Tendo por referência o contato diário em prospecção das empresas que farão a inserção, percebeu-se que a ONG enfrenta uma das dificuldades bastante mencionada na literatura: a maioria das empresas contatadas normalmente está interessada em contratar visando tão somente cumprir a lei de cotas. Ressalte-se que a posição da ONG em relação a esse problema é assaz positiva. Ela resiste ao que poderíamos denominar como oportunismo utilitário de tantas empresas que, ao invés de contribuírem com práticas inovadoras de inclusão, criam modos de inserção profissional excludente. Até porque, uma inserção profissional pouco criteriosa, estruturada e compromissada gera mais exclusão. Vê-se, assim, que não é suficiente para incluir profissional e socialmente preencher as vagas conforme indicadas pela legislação. É preciso mudar a mentalidade e, com isto, formar uma estrutura que receba e reconheça as PCDs como sujeitos com potencialidades diversas. A ONG procurar detectar se a empresa e seus colaboradores não estão preparados para receber as PCDs. Se não estiverem, refreia a inserção nesses espaços. Outro aspecto fundamental é a preocupação com a sustentabilidade de todo o processo. Como visto, a ONG capacita não somente as PCDs mas também as empresas. Para tanto, realiza, por exemplo, palestras “atitudinais” na intenção de que empresas, colaboradores e a sociedade como um todo mudem suas visões e atitudes (tantas vezes preconceituosas) em relação a um efetivo processo de inclusão profissional/social.

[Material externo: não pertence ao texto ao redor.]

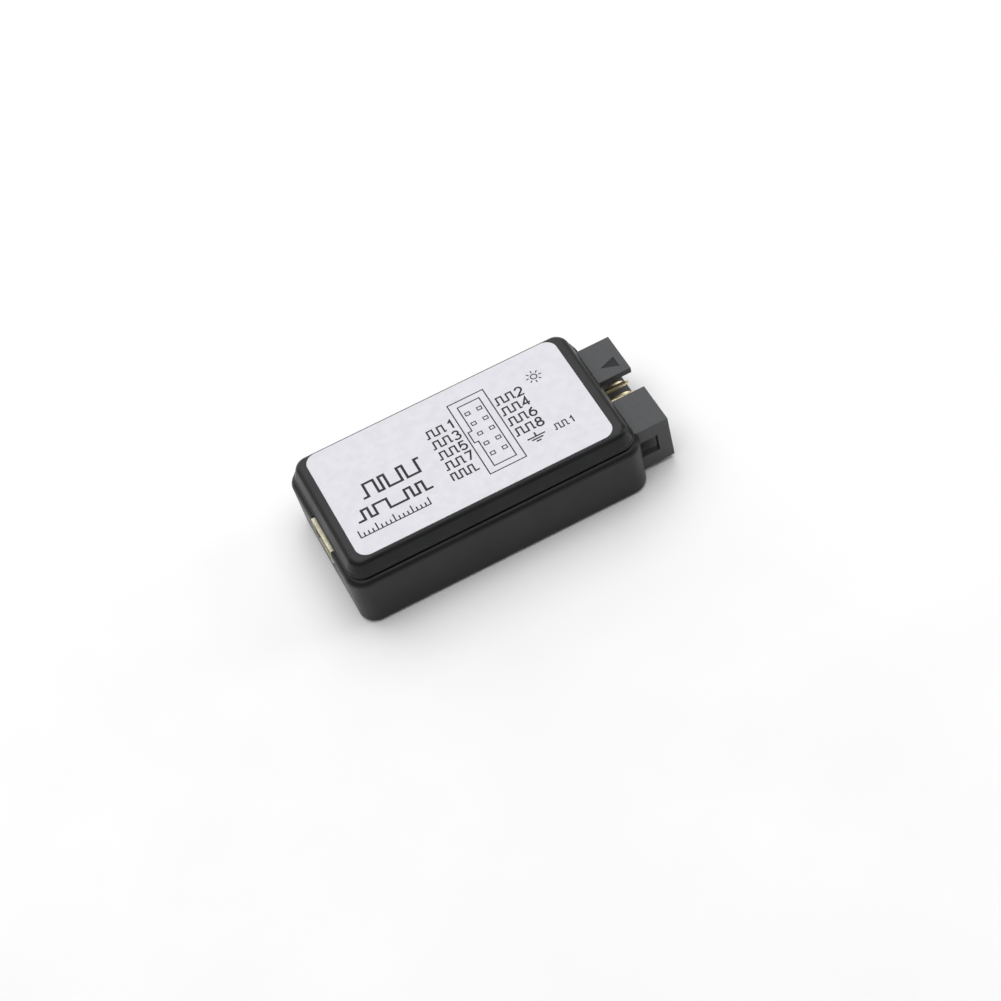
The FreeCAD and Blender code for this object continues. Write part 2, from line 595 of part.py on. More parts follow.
def make_usb_contacts():
    """Each contact runs under the tab, through the block, down to the board and out."""
    for number, y in contact_places():
        near = f"{y} - dim.contact_width / 2"
        strip = box(f"contact_strip_{number}",
                    (f"{BLOCK_FRONT} - dim.tab_reach", near, CONTACT_LEVEL),
                    ("dim.tab_reach + dim.usb_block + dim.contact_thickness",
                     "dim.contact_width", "dim.contact_thickness"))
        leg = box(f"contact_leg_{number}", (USB_BACK, near, BOARD_TOP),
                  ("dim.contact_thickness", "dim.contact_width", f"{CONTACT_LEVEL} - {BOARD_TOP}"))
        foot = box(f"contact_foot_{number}", (USB_BACK, near, BOARD_TOP),
                   ("dim.contact_foot", "dim.contact_width", "dim.contact_thickness"))
        keep(fuse(f"contact_{number}", [strip, leg, foot]), f"usb_contact_{number}")


# ---- Parts on the board -------------------------------------------------


def component_box(name, base, height):
    """A box on the component's own centre and footprint."""
    low = (f"dim.{name}_x - dim.{name}_length / 2", f"dim.{name}_y - dim.{name}_width / 2", base)
    return box(f"{name}_block", low, (f"dim.{name}_length", f"dim.{name}_width", height))


def lead(name, chip, along_x, side, offset, width):
    """One bent lead on a chip's side: level shoulder, upright leg and foot.

    along_x says that the row of leads runs along X, so that the leads point along Y.
    side is 1 or -1, and offset is the lead's place along its row.
    """
    reach_axis, row_axis = ("y", "x") if along_x else ("x", "y")
    half_chip = f"dim.{chip}_{'width' if along_x else 'length'} / 2"
    leg_outside = f"({half_chip} + dim.lead_shoulder)"
    leg_inside = f"({leg_outside} - dim.lead_thickness)"
    foot_end = f"({leg_inside} + dim.lead_foot)"
    level = f"({BOARD_TOP} + dim.{chip}_height / 2)"
    runs = [
        ("shoulder", half_chip, leg_outside, level, "dim.lead_thickness"),
        ("leg", leg_inside, leg_outside, BOARD_TOP, f"{level} - {BOARD_TOP}"),
        ("foot", leg_inside, foot_end, BOARD_TOP, "dim.lead_thickness"),
    ]
    pieces = []
    for run_name, near, far, base, height in runs:
        start = near if side > 0 else f"-{far}"
        reach_low = f"dim.{chip}_{reach_axis} + {start}"
        row_low = f"dim.{chip}_{row_axis} + {offset} - {width} / 2"
        reach_size = f"{far} - {near}"
        if along_x:
            low, size = (row_low, reach_low, base), (width, reach_size, height)
        else:
            low, size = (reach_low, row_low, base), (reach_size, width, height)
        pieces.append(box(f"{name}_{run_name}", low, size))
    return pieces


def lead_row(chip, along_x, side, count, pitch, width):
    """A row of equal leads, centred on the chip's side."""
    pieces = []
    for index in range(count):
        offset = f"({index} - {count - 1} / 2) * {pitch}"
        side_name = "far" if side > 0 else "near"
        pieces += lead(f"{chip}_{side_name}_{index + 1}", chip, along_x, side, offset, width)
    return pieces


def make_leaded_chip(name):
    base = f"({BOARD_TOP} + dim.chip_standoff)"
    keep(component_box(name, base, f"dim.{name}_height"), name)


def make_chips():
    keep(component_box("controller_chip", BOARD_TOP, "dim.controller_chip_height"), "controller_chip")

    make_leaded_chip("memory_chip")
    memory_leads = []
    for side in (1, -1):
        memory_leads += lead_row("memory_chip", True, side, 4, "dim.memory_pitch", "dim.memory_lead_width")
    keep(fuse("memory_lead_set", memory_leads), "memory_leads")

    make_leaded_chip("buffer_chip")
    buffer_leads = []
    for side in (1, -1):
        buffer_leads += lead_row("buffer_chip", False, side, 10, "dim.buffer_pitch", "dim.buffer_lead_width")
    keep(fuse("buffer_lead_set", buffer_leads), "buffer_leads")

    make_leaded_chip("regulator")
    regulator_leads = lead_row("regulator", True, -1, 3, "dim.regulator_pitch", "dim.regulator_lead_width")
    regulator_leads += lead_row("regulator", True, 1, 1, "dim.regulator_pitch", "dim.regulator_tab_width")
    keep(fuse("regulator_lead_set", regulator_leads), "regulator_leads")


def make_crystal():
    """Plastic base with a long metal can that has half-round ends."""
    keep(component_box("crystal", BOARD_TOP, "dim.crystal_base_height"), "crystal_base")
    body = new_body("crystal_can_body")
    block(body, "Pad", "crystal_can_block", f"{BOARD_TOP} + dim.crystal_base_height",
          "dim.crystal_height - dim.crystal_base_height",
          "dim.crystal_length - 2 * dim.crystal_base_margin",
          "dim.crystal_width - 2 * dim.crystal_base_margin",
          "dim.crystal_can_corner", x="dim.crystal_x", y="dim.crystal_y")
    keep(body, "crystal_can")


def make_small_parts():
    """Lights, capacitors, resistors, fuse and bead: blocks that sit on the board."""
    made_above = ("controller_chip", "memory_chip", "buffer_chip", "regulator", "crystal")
    for name, *numbers in COMPONENTS:
        if name not in made_above:
            keep(component_box(name, BOARD_TOP, f"dim.{name}_height"), name)


# ---- Checks and export --------------------------------------------------


def check_document():
    """Stop if any object failed, or if a cut removed nothing."""
    for item in doc.Objects:
        if "Invalid" in item.State or "Error" in item.State:
            raise RuntimeError(f"{item.Name} did not build: {item.State}")
        if item.TypeId == "PartDesign::Pocket":
            before = item.BaseFeature.Shape.Volume
            if item.Shape.Volume > before - 1e-3:
                raise RuntimeError(f"{item.Name} cut nothing")
    for item in subparts:
        if item.Shape.isNull() or not item.Shape.isValid():
            raise RuntimeError(f"{item.Label} has no valid shape")


def export_subparts():
    os.makedirs("parts", exist_ok=True)
    for item in subparts:
        item.Shape.exportStep(f"parts/{item.Label}.step")


make_lower_shell()
make_top_cover()
make_label()
make_circuit_board()
make_header()
make_usb_shell()
make_usb_insulator()
make_usb_contacts()
make_chips()
make_crystal()
make_small_parts()
doc.recompute()
check_document()
export_subparts()
for item in subparts:
    print(f"{item.Label}: {item.Shape.Volume:.2f} mm3, {len(item.Shape.Solids)} solid(s)")
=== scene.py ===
import math

import bmesh
import bpy
from mathutils import Matrix, Vector


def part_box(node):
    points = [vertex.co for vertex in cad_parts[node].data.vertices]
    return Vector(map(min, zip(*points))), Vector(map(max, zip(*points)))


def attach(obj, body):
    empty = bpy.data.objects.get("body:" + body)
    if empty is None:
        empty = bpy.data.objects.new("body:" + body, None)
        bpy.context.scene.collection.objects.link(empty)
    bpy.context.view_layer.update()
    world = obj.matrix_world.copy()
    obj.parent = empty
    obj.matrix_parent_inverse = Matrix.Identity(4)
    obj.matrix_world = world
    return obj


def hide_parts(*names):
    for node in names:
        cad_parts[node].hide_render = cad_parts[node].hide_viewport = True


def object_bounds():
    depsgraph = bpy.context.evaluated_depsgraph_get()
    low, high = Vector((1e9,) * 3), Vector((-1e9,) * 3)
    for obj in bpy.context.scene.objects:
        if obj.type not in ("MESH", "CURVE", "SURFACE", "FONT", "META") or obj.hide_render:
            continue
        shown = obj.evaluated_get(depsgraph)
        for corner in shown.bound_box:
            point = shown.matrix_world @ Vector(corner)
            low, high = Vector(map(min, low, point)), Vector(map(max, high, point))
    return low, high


# A pocket logic analyzer: satin black snap case with a printed white label, a
# 2 x 5 box header at +X, a USB mini-B socket at -X and a bare board inside.
# Everything is in the CAD frame. Meshes are drawn in millimetres and scaled to metres by MM.

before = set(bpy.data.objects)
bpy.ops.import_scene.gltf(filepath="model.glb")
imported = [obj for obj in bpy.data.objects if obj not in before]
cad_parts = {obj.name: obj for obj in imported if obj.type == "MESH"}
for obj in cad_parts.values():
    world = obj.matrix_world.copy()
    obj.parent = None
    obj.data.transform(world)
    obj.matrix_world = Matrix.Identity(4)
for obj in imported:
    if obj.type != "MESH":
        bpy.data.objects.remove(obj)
cad_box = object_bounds()
MM = 0.001

BOARD, COVER = "board", "cover"


# ---- Materials ----------------------------------------------------------


def linear(shade):
    """A colour given as three 0-255 display values, as linear RGBA."""
    channels = []
    for channel in shade:
        display = channel / 255
        channels.append(display / 12.92 if display <= 0.04045 else ((display + 0.055) / 1.055) ** 2.4)
    return (*channels, 1.0)


class Finish:
    """A procedural material: nodes are added by short calls and end at one shader."""

    def __init__(self, name, **sockets):
        self.material = bpy.data.materials.new(name)
        self.material.use_nodes = True
        self.tree = self.material.node_tree
        self.shader = self.tree.nodes["Principled BSDF"]
        for socket, number in sockets.items():
            self.shader.inputs[socket.replace("_", " ")].default_value = number
        self.place = self.tree.nodes.new("ShaderNodeTexCoord").outputs["Object"]

    def node(self, kind, links=(), **settings):
        made = self.tree.nodes.new("ShaderNode" + kind)
        for name, setting in settings.items():
            setattr(made, name, setting)
        for socket, source in links:
            if isinstance(source, bpy.types.NodeSocket):
                self.tree.links.new(source, made.inputs[socket])
            else:
                made.inputs[socket].default_value = source
        return made

    def stretched(self, scale):
        """The piece's own coordinates, scaled per axis, for grain that runs one way."""
        return self.node("Mapping", [("Vector", self.place), ("Scale", scale)]).outputs["Vector"]

    def noise(self, size, detail=3.0, roughness=0.55, stretch=None, distortion=0.0):
        """Cloudy noise whose features are about size millimetres across."""
        place = self.stretched(stretch) if stretch else self.place
        links = [("Vector", place), ("Scale", 1 / (size * MM)), ("Detail", detail),
                 ("Roughness", roughness), ("Distortion", distortion)]
        return self.node("TexNoise", links).outputs["Fac"]

    def spread(self, source, low, high, start=0.0, end=1.0):
        """Maps source from low..high to start..end, clamped."""
        links = [("Value", source), ("From Min", low), ("From Max", high),
                 ("To Min", start), ("To Max", end)]
        return self.node("MapRange", links).outputs["Result"]

    def mix(self, share, first, second):
        made = self.node("Mix", data_type="RGBA")
        colours = [socket for socket in made.inputs if socket.type == "RGBA"]
        for socket, source in ((made.inputs["Factor"], share), (colours[0], first), (colours[1], second)):
            if isinstance(source, bpy.types.NodeSocket):
                self.tree.links.new(source, socket)
            else:
                socket.default_value = source
        return next(socket for socket in made.outputs if socket.type == "RGBA")

    def join(self, operation, first, second):
        return self.node("Math", [(0, first), (1, second)], operation=operation).outputs["Value"]

    def edges(self, radius, low=0.02, high=0.25):
        """1 along hard edges and 0 on flat faces."""
        soft = self.node("Bevel", [("Radius", radius * MM)], samples=6).outputs["Normal"]
        true = self.node("NewGeometry").outputs["Normal"]
        facing = self.node("VectorMath", [(0, soft), (1, true)], operation="DOT_PRODUCT").outputs["Value"]
        return self.spread(self.join("SUBTRACT", 1.0, facing), low, high)

    def relief(self, *layers):
        """Bump layers, each (height source, depth in millimetres)."""
        normal = None
        for height, depth in layers:
            links = [("Height", height), ("Distance", depth * MM), ("Strength", 1.0)]
            if normal is not None:
                links.append(("Normal", normal))
            normal = self.node("Bump", links).outputs["Normal"]
        self.tree.links.new(normal, self.shader.inputs["Normal"])

    def paint(self, colour=None, roughness=None):
        if colour is not None:
            self.tree.links.new(colour, self.shader.inputs["Base Color"])
        if roughness is not None:
            self.tree.links.new(roughness, self.shader.inputs["Roughness"])
        return self.material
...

Tão significativa quanto as dificuldades apontadas pela literatura é o seguinte obstáculo à inclusão profissional indicada pelas entrevistas. Trata-se da forte resistência dos familiares das PCDs em inseri-los no mercado de trabalho. Diferentes medos, inseguranças e a superproteção fazem com que os pais não queiram que seus filhos participem do projeto e ingressem na vida profissional. Viu-se também que essa resistência é alimentada por certa contradição legal: uma lei garante um benefício às PCDs, enquanto outra indica que este deve ser retirado quando as PCDs passam a ter contrato formal de trabalho. Outro problema que mereceu destaque é o fato de que o discurso corporativo da inserção profissional esconde, não raro, a intenção de muitas empresas em tentar ludibriar a lei contratando pessoas com deficiências físicas muito leves (quase inexistentes), o que descaracteriza o verdadeiro sentido de uma inserção inovadora, integral e, por isso, inclusiva. Nessas situações, fica evidente que não há, por parte das empresas, qualquer compromisso com a inovação social e a transformação social. Até porque, ao invés de contribuírem com mudanças que subvertam o estatuto da normalização (conforme apresentado) e seus efeitos nas relações profissionais de trabalho e no mercado, reproduzem práticas imorais que visam tão somente obter vantagens a quaisquer preços.
Salienta-se, por fim, que o espectro desta pesquisa poderia ter sido ampliado/aprofundado se fosse ampliado o número de entrevistados. As visões das empresas, como também das PCDs, familiares e voluntários envolvidos poderiam ser melhor escrutinadas. Além disso, a pesquisa ocorreu de forma transversal sem poder analisar o processo ao longo do tempo. Com isto, sugere-se que outros estudos sejam feitos em escala maior, ampliando-se o número de participantes, e em outras regiões do país, a fim de confirmar, contribuir e aprofundar os substratos dos relatos obtidos nesta pesquisa.